### Source material
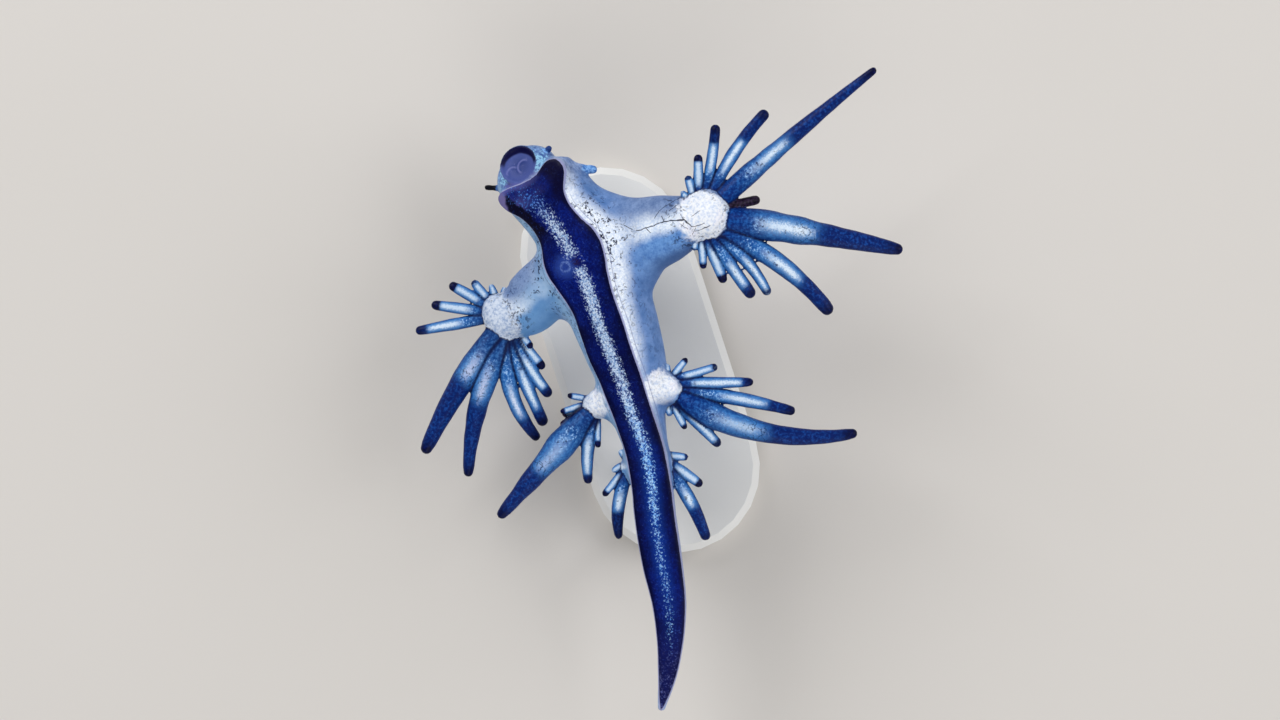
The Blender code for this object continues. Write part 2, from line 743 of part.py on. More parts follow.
def build_head():
    head = head_piece("head", flank_silver())
    join_all(head, [lip_ring(flank_silver())])
    cut_by(head, mouth_cutter(flank_silver()))
    slice_off(head, head_place(HEAD_BACK, 0.0, 0.0), -body_frame(0.0)[3])
    finish(head)


def build_feelers():
    for name in FEELERS:
        feeler = feeler_piece(name, feeler_blue())
        if name.startswith("oral"):
            cut_by(feeler, head_piece("cutter", feeler_blue(), grow=GAP))
        cut_by(feeler, body_cutter(-FRONT_LOBE, NECK_END))
        finish(feeler)


def hub_face_point(key, extra):
    centre, outward, _, _ = hub_frame(key)
    return centre - outward * (HUBS[key].along * HUB_FACE + extra), outward


def build_front_arms():
    for key in ("front_right", "front_left"):
        arm = arm_piece("arm_" + key, flank_silver())
        cut_by(arm, body_cutter(*ARM_SPANS["front"]))
        point, outward = hub_face_point(key, GAP)
        slice_off(arm, point, outward)
        finish(arm)


def build_front_cerata():
    for key, split in HUB_SPLIT.items():
        centre = hub_frame(key)[0]
        angle = math.radians(split)
        aside = Vector((-math.sin(angle), math.cos(angle), 0))
        fore = 1 if key == "front_right" else -1
        for part, sign in (("fore", -fore), ("aft", fore)):
            name = f"{key}_{part}"
            hub = hub_piece(key, ceras_blue())
            join_all(hub, [ceras_piece(key, c, ceras_blue()) for c in CERATA[name]])
            hub.name = "cerata_" + name
            slice_off(hub, centre - aside * sign * GAP / 2, aside * sign)
            point, outward = hub_face_point(key, 0.0)
            slice_off(hub, point, -outward)
            finish(hub)


def build_small_arms():
    for key in ("mid_right", "mid_left", "rear_right", "rear_left"):
        arm = arm_piece("arm_" + key, ceras_blue())
        others = [ceras_piece(key, c, ceras_blue()) for c in CERATA[key]]
        join_all(arm, [hub_piece(key, ceras_blue())] + others)
        cut_by(arm, body_cutter(*ARM_SPANS[key.split("_")[0]]))
        finish(arm)


def base_outline(shrink):
    """A bar with round ends, shrunk by a bevel's width."""
    radius = BASE_WIDE / 2 - shrink
    straight = (BASE_LONG - BASE_WIDE) / 2
    turn = Matrix.Rotation(math.radians(BASE_TURN), 3, "Z")
    points = []
    for sign in (1, -1):
        for i in range(BASE_ARC_STEPS + 1):
            angle = math.pi * i / BASE_ARC_STEPS + (0 if sign == 1 else math.pi)
            x = radius * math.cos(angle)
            y = radius * math.sin(angle) + sign * straight
            points.append(turn @ Vector((x, y, 0)))
    return points


def build_stand():
    levels = ((0.0, 0.0), (BASE_HIGH - BASE_BEVEL, 0.0), (BASE_HIGH, BASE_BEVEL))
    rings = [[p + Vector((0, 0, z)) for p in base_outline(shrink)] for z, shrink in levels]
    finish(loft("stand_base", rings, stand_white()), angle=30)
    for name, along in ROD_ALONG.items():
        axis = body_frame(along)[0]
        foot = Vector((axis.x, axis.y, BASE_HIGH + GAP))
        east, north = Vector((1, 0, 0)), Vector((0, 1, 0))
        rings = [ellipse_ring(Vector((axis.x, axis.y, z)), east, north,
                              ROD_RADIUS, ROD_RADIUS, ROD_SIDES) for z in (foot.z, axis.z)]
        rod = loft(name, rings, rod_steel())
        cut_by(rod, body_cutter(along - ROD_SPAN, along + ROD_SPAN))
        finish(rod, angle=30)


def main():
    clear_scene()
    build_body()
    build_head()
    build_feelers()
    build_front_arms()
    build_front_cerata()
    build_small_arms()
    build_stand()


main()
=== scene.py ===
"""The looks of the blue dragon sea slug model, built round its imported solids.

One skin stands for all the nodes of flesh. Its shape is a signed distance field that joins
the body, head, arms, hubs, cerata and feelers with soft creases, and its surface is taken
off that field as a mesh. Sizes are in millimetres until the mesh is made, and in the same
frame as the solids: +Y runs to the head, +X to the flank that is turned up, +Z up.
"""
import math
from collections import namedtuple

import bpy
import numpy as np
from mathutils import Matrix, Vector, noise


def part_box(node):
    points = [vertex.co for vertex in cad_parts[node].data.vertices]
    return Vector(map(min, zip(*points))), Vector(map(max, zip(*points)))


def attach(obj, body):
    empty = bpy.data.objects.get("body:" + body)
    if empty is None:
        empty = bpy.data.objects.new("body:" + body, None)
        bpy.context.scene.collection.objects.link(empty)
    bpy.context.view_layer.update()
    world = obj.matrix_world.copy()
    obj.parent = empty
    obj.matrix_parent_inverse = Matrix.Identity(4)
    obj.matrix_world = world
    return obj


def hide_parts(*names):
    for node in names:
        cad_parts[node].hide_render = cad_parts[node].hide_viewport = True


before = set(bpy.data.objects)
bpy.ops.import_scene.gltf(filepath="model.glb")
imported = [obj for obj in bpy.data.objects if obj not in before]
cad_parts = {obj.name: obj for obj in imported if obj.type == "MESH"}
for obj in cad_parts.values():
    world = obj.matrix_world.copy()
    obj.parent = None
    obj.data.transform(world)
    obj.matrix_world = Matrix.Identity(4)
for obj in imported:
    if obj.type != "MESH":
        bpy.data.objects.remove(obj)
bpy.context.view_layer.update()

MM = 0.001
STEP = 0.13      # spacing of the field that the skin is taken off
FAR = 5.0                                # the field's value away from every shape
REACH = 0.9                              # how far round a shape its distance is worked out

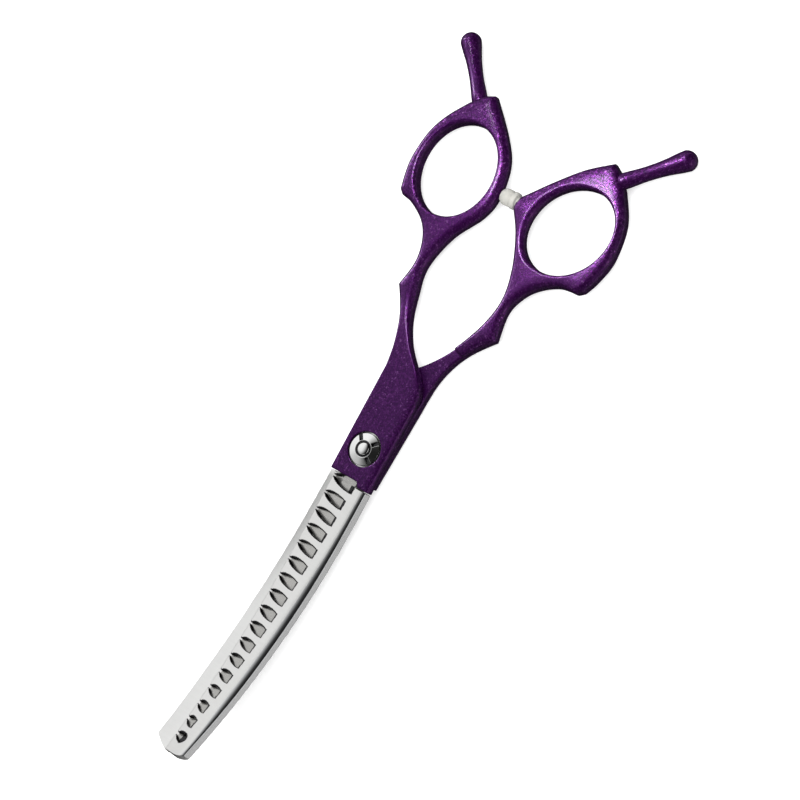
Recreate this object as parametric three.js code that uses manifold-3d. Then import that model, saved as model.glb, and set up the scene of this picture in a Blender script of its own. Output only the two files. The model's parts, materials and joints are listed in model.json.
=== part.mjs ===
// Curved thinning shears with two finger rings, two finger rests and a tension screw.
// Frame: millimetres. The pivot axis is Z, +X runs along the closed blades to their tips, and +Z is
// the screw's side. The origin is on the pivot axis, at the flat underside of the pivot nut.
import * as THREE from 'three';
import { mergeVertices } from 'three/addons/utils/BufferGeometryUtils.js';
import Module from 'manifold-3d';

const wasm = await Module();
wasm.setup();

// ---- driving dimensions ----
const RIDE_Z = 4.0; // height of the plane where the two halves ride on each other
const RIDE_GAP = 0.15; // each half stands this far off the ride plane
const TANG_THICK = 3.0;
const RING_THICK = 4.6;
const EDGE_ROUND = { inset: 0.8, share: 0.4 }; // how far in, and over what share of the half thickness
const HOLE_SIDES = 28;
const FIT = 0.3; // gap left between pieces that touch
const SLIP = 0.15; // clearance round a pin or a bore
const FAR = 20; // long enough for a cutter to pass right through

const BLADE_START = 8.3; // distance from the pivot where the bare blade begins
const BLADE_END = 89.5;
const BEND_START = 19; // both blades are straight up to here, then curve up on one radius
const BEND_RADIUS = 169;
const SPINE_THICK = 2.6;
const EDGE_THICK = 0.75; // toothed blade at its tooth tips
const KEEN_THICK = 0.3; // plain blade at its cutting edge
const BLADE_STATIONS = 17;

const TOOTH_GAPS = 17;
const FIRST_GAP = 10.1;
const GAP_PITCH = 4.69;
const GAP_HALF_WIDTH = 1.4;
const GAP_WIDEST = 0.3; // where a gap is widest, as a share of its length from its flat base
const GAP_BASE_NARROWING = 0.16;
const GAP_LEAN = 0.75; // how far a gap leans back to the pivot at its narrow end
const GAP_PAST_EDGE = { first: 1.6, last: 0.95 }; // a gap's base lies this far past the plain blade's edge
const GAP_ABOVE_TEETH = 0.35; // a gap has narrowed to its slit this far from the tooth tips
const SLIT_WIDTH = 0.5;

const PLATE = { back: -14, front: BLADE_START + 1, thick: 1.7 }; // each blade's flat tang inside its handle
const TOOTHED_PLATE_SIDES = [-4.2, 4.7];
const PLAIN_PLATE_SIDES = [-5.2, 4.0];
const NOSE_NOTCH = { end: 9.5, side: 2.6 }; // makes room for the front handle's nose beside the blade
const CHOIL = { thick: 0.8, outline: [[8, -5], [13.5, -5], [13.5, 0], [11.5, 2.6], [8, 3.6]] };
const PIN = { radius: 0.9, low: 0.2, high: 2.6, places: [[-8, 2.2], [-12, -2.2]] };

// Heights here are measured from the ride plane.
const SCREW = {
  end: -3.1, threadRadius: 1.7, threadTop: -0.3, shankRadius: 1.9, shankTop: 2.4,
  bossRadius: 1.55, bossTop: 4.14,
};
const DIAL = { radius: 4.1, bottom: 2.7, rim: 3.0, coneRadius: 2.2, top: 3.78 };
const DIAL_SLOTS = { angles: [48, 137, 225], from: 2.3, width: 1.0, floor: 2.85 };
const SPRING_WASHER = { inner: 2.2, outer: 3.8, low: 2.43, high: 2.6 };
const COUNTERBORE = { radius: 4.5, floor: 2.35 };
const BUSH = { inner: 2.1, outer: 2.6, low: 0.3, high: 2.2 };
const BORE_RADIUS = 2.8;
const THRUST_WASHER = { inner: 3.0, outer: 3.9, low: -0.2, high: 0.2 };
const WASHER_RECESS = { radius: 4.1, depth: 0.4 };
const NUT = {
  flangeRadius: 4.2, chamfer: 0.3, bodyRadius: 2.7, flangeTop: -3.45, bodyTop: -0.5, floor: -3.3,
  keyHoleRadius: 0.6, keyHoleReach: 3.0, keyHoleTop: -3.5,
};
const NUT_BORE = NUT.bodyRadius + 0.2;
const SWEEP_RADIUS = 33; // the back handle is cut down to the ride plane inside this circle

const FRONT_RING = { x: -72.0, y: -15.1, long: 12.4, wide: 10.4, turn: 0 };
const BACK_RING = { x: -70.5, y: 20.5, long: 12.3, wide: 10.5, turn: -34 };
// A rest is a slim club; drop is how many degrees it slopes down from its ring.
const REST = {
  rootRadius: 2.15, neckRadius: 1.8, neckAt: 5, bulbRadius: 2.7, length: 19.0, drop: 4.4, boreStart: -2,
};
const FRONT_REST = { x: -90.1, y: -19.35, heading: 221 };
const BACK_REST = { x: -87.4, y: 26.3, heading: 133.5 };
const STUD = { radius: 1.0, half: 3.0, clearance: 0.2 };
const BUMPER = {
  place: { x: -71.5, y: 5.2, heading: -90 }, stemRadius: 1.35, radius: 2.2, shoulder: 2.15, length: 6.55,
  boreRadius: 1.05, boreEnd: 4.6,
};
const BUMPER_STUD = { radius: 0.8, start: -2.7, end: 4.3 };

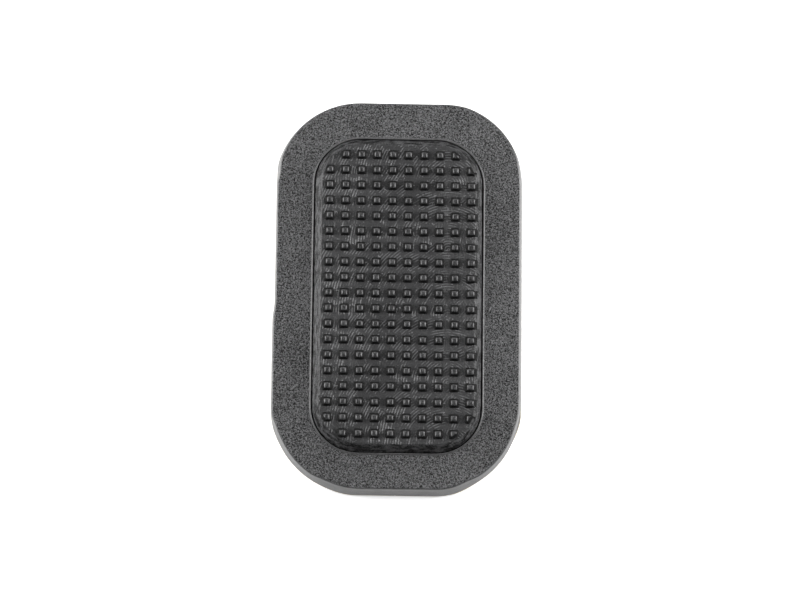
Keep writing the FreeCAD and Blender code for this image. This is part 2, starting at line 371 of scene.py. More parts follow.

### Short exercise
Return exactly, please, the lines of the material from the first one down to and including the line where "finish(hub)" appears.

### Expected answer
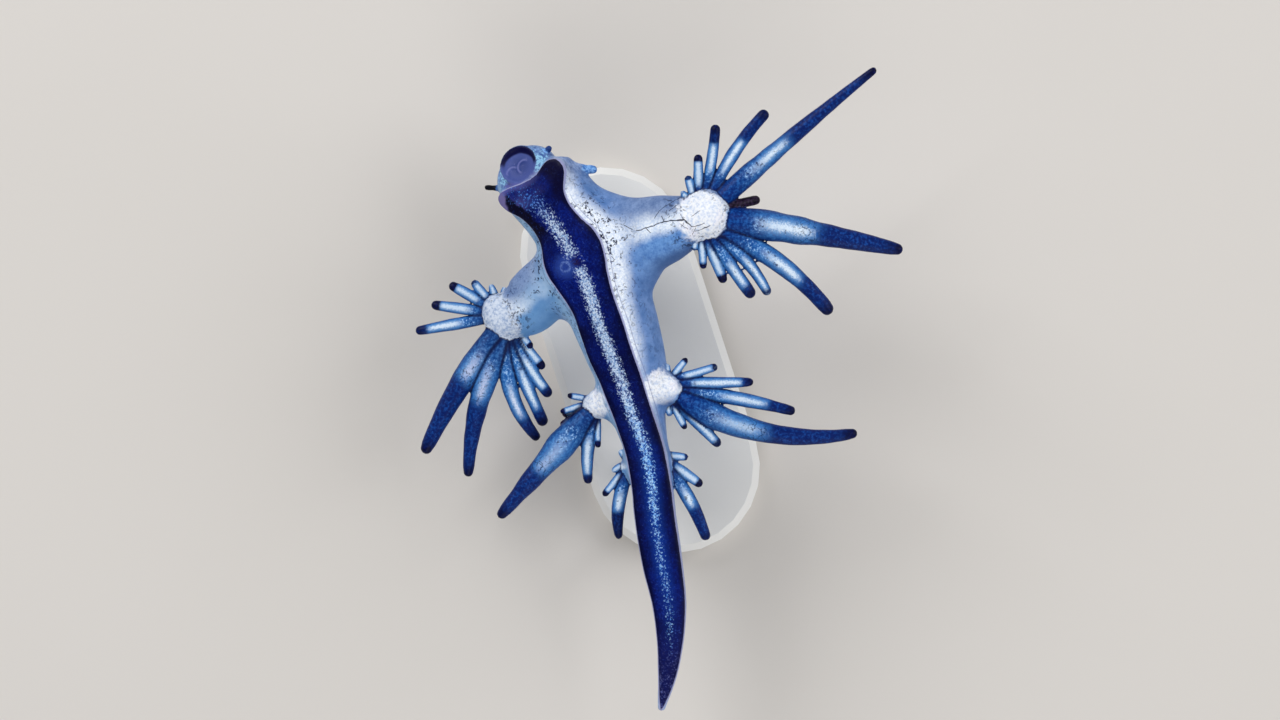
The Blender code for this object continues. Write part 2, from line 743 of part.py on. More parts follow.
def build_head():
    head = head_piece("head", flank_silver())
    join_all(head, [lip_ring(flank_silver())])
    cut_by(head, mouth_cutter(flank_silver()))
    slice_off(head, head_place(HEAD_BACK, 0.0, 0.0), -body_frame(0.0)[3])
    finish(head)


def build_feelers():
    for name in FEELERS:
        feeler = feeler_piece(name, feeler_blue())
        if name.startswith("oral"):
            cut_by(feeler, head_piece("cutter", feeler_blue(), grow=GAP))
        cut_by(feeler, body_cutter(-FRONT_LOBE, NECK_END))
        finish(feeler)


def hub_face_point(key, extra):
    centre, outward, _, _ = hub_frame(key)
    return centre - outward * (HUBS[key].along * HUB_FACE + extra), outward


def build_front_arms():
    for key in ("front_right", "front_left"):
        arm = arm_piece("arm_" + key, flank_silver())
        cut_by(arm, body_cutter(*ARM_SPANS["front"]))
        point, outward = hub_face_point(key, GAP)
        slice_off(arm, point, outward)
        finish(arm)


def build_front_cerata():
    for key, split in HUB_SPLIT.items():
        centre = hub_frame(key)[0]
        angle = math.radians(split)
        aside = Vector((-math.sin(angle), math.cos(angle), 0))
        fore = 1 if key == "front_right" else -1
        for part, sign in (("fore", -fore), ("aft", fore)):
            name = f"{key}_{part}"
            hub = hub_piece(key, ceras_blue())
            join_all(hub, [ceras_piece(key, c, ceras_blue()) for c in CERATA[name]])
            hub.name = "cerata_" + name
            slice_off(hub, centre - aside * sign * GAP / 2, aside * sign)
            point, outward = hub_face_point(key, 0.0)
            slice_off(hub, point, -outward)
            finish(hub)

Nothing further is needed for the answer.